The VTOL and fixed-wing hybrid deployment signal confirms traction in exactly the segments — inspection, logistics, BVLOS transition platforms — where propulsion reliability commands a margin premium.

However, our REGULATORY signal on certification quality is rated MEDIUM and unresolved: T-MOTOR has not published third-party reliability benchmarks, IP ratings, or DO-160 environmental qualification data in any English-language technical documentation we have indexed. For a company now explicitly targeting VTOL and industrial heavy-lift — segments where regulators and insurers increasingly require documented MTBF and environmental ratings — this is a structural constraint, not a branding gap.

Our export control signal remains HIGH. As a China-based UAV component supplier with global distribution and no publicly disclosed end-use screening program, T-MOTOR carries entity-list adjacency risk that Western defense-adjacent OEMs cannot ignore in their supply chain audits.


Heatmap of product types vs deployment status for T-MOTOR Product Portfolio — T-MOTOR

Stacked bar chart of signal types over time for T-MOTOR Signal Activity — T-MOTOR

Radar chart showing 9-dimension competitive positioning scores for T-MOTOR Competitive Positioning — T-MOTOR

What They Missed

The XPONENTIAL Europe coverage focused on what T-MOTOR launched. The more important story is what T-MOTOR has not yet published.

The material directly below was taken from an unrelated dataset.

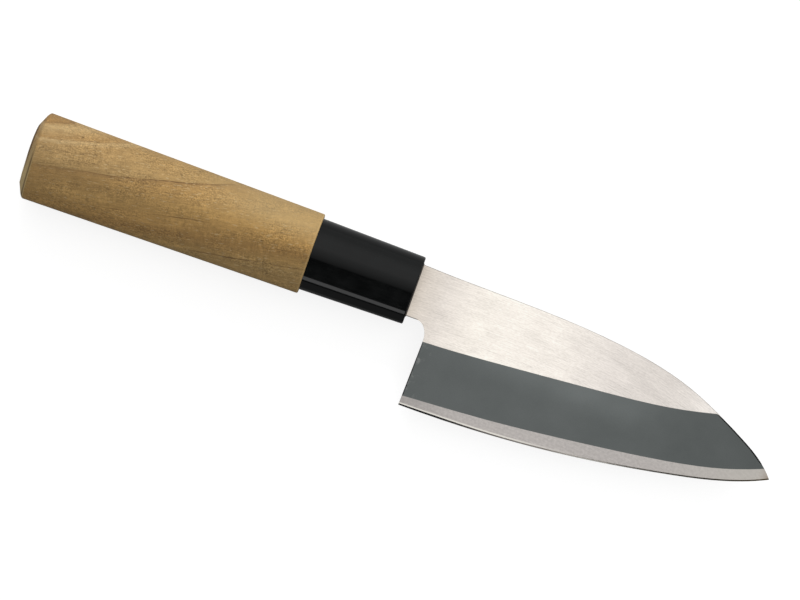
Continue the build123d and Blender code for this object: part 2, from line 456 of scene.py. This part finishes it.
def steel():
    """Hard steel: satin strip, micro-bevel with painted shade under a painted highlight line,
    ground hollow back.
    """
    s = material("hard_steel")
    x, y, z = s.position()
    line = grinding_line(s, x, y)
    _, side_y, side_z = s.facing()
    on_back = s.below(side_z, BACK_DOWN)
    on_edge = s.times(s.below(side_y, EDGE_LEAN), s.above(side_z, FACE_UP))
    in_hollow = s.times(s.above(z, back_z + HOLLOW_START), on_back)

    long_streaks = s.streaks(x, line, length=16, width=0.4, detail=4, roughness=0.65)
    fine_streaks = s.streaks(x, line, length=4, width=0.14, detail=3, roughness=0.6)
    ground = s.streaks(y, x, length=30, width=0.35, detail=4, roughness=0.65)
    back = s.mix(in_hollow, s.tint(long_streaks, *BACK_RIM), s.tint(ground, *BACK_HOLLOW))
    colour = s.mix(on_back, satin_strip(s, x, y, long_streaks, fine_streaks), back)
    # Painted highlight: a thin bright line over the micro-bevel
    gleam_strength = s.times(painted_edge_gleam(s, x, z), s.minus(1.0, on_back), 0.95)
    colour = s.mix(gleam_strength, colour, EDGE_GLEAM)

    rough = s.minus(s.swing(fine_streaks, 0.33, 0.42), s.times(on_edge, 0.2))
    s.surface(
        Base_Color=s.mix(on_edge, colour, micro_bevel(s, x)),
        Metallic=1.0,
        Roughness=s.minus(rough, s.times(on_back, 0.08)),
        Normal=s.bump(s.choose(in_hollow, fine_streaks, ground), SCRATCH_DEPTH),
    )
    return s


# Resin


# Darkest and lightest tone of each
FERRULE_BLACK = ((0.0010, 0.0014, 0.0014), (0.0019, 0.0026, 0.0026))
BEDDING_BROWN = ((0.02, 0.017, 0.014), (0.045, 0.038, 0.03))


def ferrule_resin():
    """Glossy black moulding with the faint ripple and haze of a polished plastic."""
    s = material("ferrule_resin")
    x, y, z = s.position()
    haze = s.noise(s.vector(x, y, z), scale=260, detail=3)
    rub = s.streaks(x, y, length=5, width=0.25, detail=2)
    s.surface(
        Base_Color=s.tint(haze, *FERRULE_BLACK),
        Roughness=s.plus(s.swing(haze, 0.07, 0.10), s.span(rub, 0.5, 0.8, 0, 0.04)),
        IOR=1.34,
        Normal=s.bump(haze, 0.004 * MM),
    )
    return s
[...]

The commercial drone segments T-MOTOR is explicitly targeting — BVLOS logistics, certified eVTOL, industrial inspection under emerging EASA and FAA frameworks — are converging on a common requirement: documented, third-party-validated reliability data. Drone-in-a-Box operators, cargo drone OEMs, and VTOL developers under Part 135 or EASA SC-VTOL frameworks cannot design-in a propulsion stack that lacks traceable MTBF, vibration qualification, or IP certification.

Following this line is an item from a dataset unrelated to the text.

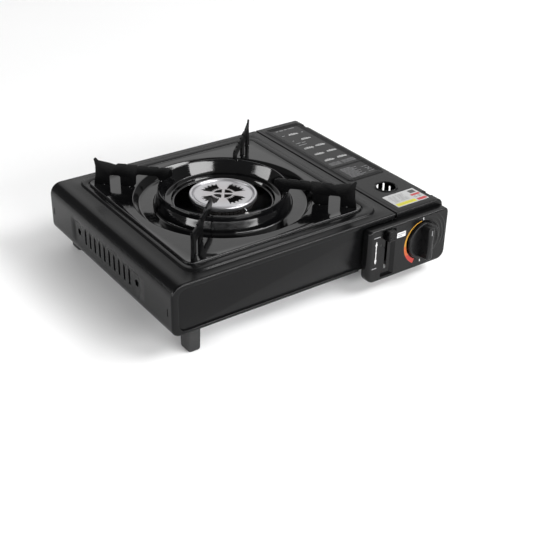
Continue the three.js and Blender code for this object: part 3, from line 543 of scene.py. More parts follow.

T-MOTOR’s engineering culture is observable and credible — ten-plus years of persistent product refreshes, extensive sizing tools, and application documentation are not accidents. But credible engineering and certified engineering are different things, and the gap between them is where T-MOTOR’s premium market opportunity is currently stalled.

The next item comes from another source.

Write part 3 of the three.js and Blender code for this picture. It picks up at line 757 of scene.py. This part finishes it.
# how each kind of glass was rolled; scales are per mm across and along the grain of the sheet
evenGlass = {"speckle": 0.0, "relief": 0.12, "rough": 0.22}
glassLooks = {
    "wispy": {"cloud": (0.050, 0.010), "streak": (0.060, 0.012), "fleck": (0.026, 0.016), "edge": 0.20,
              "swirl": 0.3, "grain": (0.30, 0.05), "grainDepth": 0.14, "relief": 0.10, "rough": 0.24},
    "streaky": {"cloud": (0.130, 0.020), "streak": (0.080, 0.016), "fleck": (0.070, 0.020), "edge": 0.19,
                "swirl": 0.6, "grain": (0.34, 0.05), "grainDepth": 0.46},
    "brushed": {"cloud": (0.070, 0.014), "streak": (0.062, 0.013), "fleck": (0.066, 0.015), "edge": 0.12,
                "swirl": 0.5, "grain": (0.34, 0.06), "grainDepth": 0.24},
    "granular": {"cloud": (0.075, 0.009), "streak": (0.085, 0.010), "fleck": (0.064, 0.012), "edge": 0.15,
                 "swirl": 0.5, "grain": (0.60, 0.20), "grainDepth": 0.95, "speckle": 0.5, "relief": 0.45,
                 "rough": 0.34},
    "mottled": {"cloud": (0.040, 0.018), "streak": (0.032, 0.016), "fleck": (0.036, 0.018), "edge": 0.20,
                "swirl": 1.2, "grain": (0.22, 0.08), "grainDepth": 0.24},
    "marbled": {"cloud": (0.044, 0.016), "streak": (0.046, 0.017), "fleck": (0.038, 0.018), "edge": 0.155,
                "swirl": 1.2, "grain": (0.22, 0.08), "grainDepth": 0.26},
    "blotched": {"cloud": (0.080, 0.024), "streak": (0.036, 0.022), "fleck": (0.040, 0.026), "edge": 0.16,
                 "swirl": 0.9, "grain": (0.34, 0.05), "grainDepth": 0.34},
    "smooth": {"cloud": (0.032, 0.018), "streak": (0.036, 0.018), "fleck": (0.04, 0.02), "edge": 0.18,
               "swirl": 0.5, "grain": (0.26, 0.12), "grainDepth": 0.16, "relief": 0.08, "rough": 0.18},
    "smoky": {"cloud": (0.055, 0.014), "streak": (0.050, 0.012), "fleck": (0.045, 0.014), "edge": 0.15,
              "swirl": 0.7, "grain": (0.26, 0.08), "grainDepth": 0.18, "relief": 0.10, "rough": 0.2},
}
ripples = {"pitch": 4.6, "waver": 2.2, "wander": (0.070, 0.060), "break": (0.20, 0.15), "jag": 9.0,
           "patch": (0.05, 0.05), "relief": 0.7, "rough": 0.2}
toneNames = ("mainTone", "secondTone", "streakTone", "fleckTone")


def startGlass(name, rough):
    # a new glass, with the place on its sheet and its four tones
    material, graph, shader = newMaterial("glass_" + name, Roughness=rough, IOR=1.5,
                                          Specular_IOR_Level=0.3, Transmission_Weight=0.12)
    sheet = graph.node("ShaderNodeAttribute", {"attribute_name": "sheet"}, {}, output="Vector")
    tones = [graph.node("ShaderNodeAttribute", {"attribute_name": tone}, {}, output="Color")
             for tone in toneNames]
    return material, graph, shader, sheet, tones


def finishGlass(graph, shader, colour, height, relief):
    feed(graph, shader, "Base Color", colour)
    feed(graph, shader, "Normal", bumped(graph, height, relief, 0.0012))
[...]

The company that publishes a rigorous third-party reliability report on the MN11-13 or VL Series first — before a competitor does — captures the design-in pipeline for the next generation of regulated commercial platforms. That is the catalyst our analysis is watching.


Bottom Line

T-MOTOR is executing the right product strategy for a scaling commercial drone market, but the certification documentation gap is the single constraint separating a COTS propulsion supplier from a durable, premium-margin component partner — and no competitor covered that.